CAMDEN, Maine — Without voters’ permission, town officials funneled more than $700,000 from Camden’s general fund to the Ragged Mountain Recreation Redevelopment Project at the Camden Snow Bowl, the auditor hired by the town’s Select Board found.

Ripping into the board on Tuesdsay night for its sloppy handling of the $6.5 million project, auditor Ron Smith of Buxton-based RHR Smith and Co. said, “This shouldn’t have been that hard. You had some good fiscal practices, and you chose to not use them.”

Board Chairman John French said the financial bungling is “probably one of the worst things that’s happened in my tenure on the board. It got away from us… We’re trying to make it right.”

Smith compared the money trails that his audit uncovered to “tentacles” that improperly extended into virtually all municipal departments. Smith discovered that the town “put a drain on (its own) cash flow” by tapping $743,000 too much from the municipal general fund to pay for the project.
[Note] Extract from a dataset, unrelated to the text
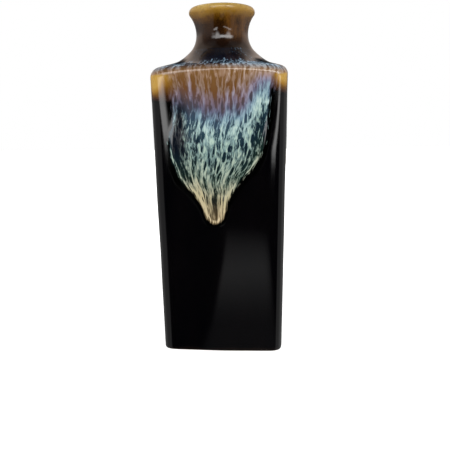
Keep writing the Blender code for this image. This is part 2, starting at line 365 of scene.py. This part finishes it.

In a November. 2013 referendum, residents voted to borrow up to $2 million and to match $4.5 million in privately raised money through the Ragged Mountain Recreation Area Foundation for the project, which was supposed to include new ski trails, new ski lifts, a beginner ski area, more parking and a new two-story lodge.

The lodge has yet to be built, but the project is already $47,529 over budget, Smith said.

Meanwhile, the state Department of Environmental Protection fined the town $44,000 in February for destroying a section of forest on Ragged Mountain during excavations related to the redevelopment project and for failing to prevent erosion that polluted nearby bodies of water.

The town is negotiating a consent agreement with the DEP. The town might end up paying for $44,000-worth of other environmental mitigation efforts in the Ragged Mountain area, Town Attorney William Kelly said Tuesday night.

Board member James Heard, who called the project “terribly mismanaged,” said that if his term weren’t expiring in June, he would have resigned over “the proverbial poop hitting the fan.”

“We’ve known for some time that this was not going to be a pretty picture,” Heard said. “I feel ashamed. I’m embarrassed by this. I’m pissed that I wasn’t more insistent with Pat (Finnigan) in getting the information we needed.”

Finnigan resigned as town manager in January just hours after the board agreed to an audit.

Landon Fake, general manager of the Snow Bowl and the town’s parks and recreations director, resigned a week after Finnigan.

While board members all said they had been aware on some level that the project was being mismanaged, it took resident Chris Morong, a former member of an ad hoc project redevelopment budget committee, submitting a Freedom of Information Access Act request for Snow Bowl financial information in December to nudge the board into agreeing to the audit.

“We own it as a board,” French said. “We didn’t pay enough attention to it. We had 6 million excuses,” he said.

“Someone should have been raising their hand, saying, ‘Fire! Fire!’ ” French said.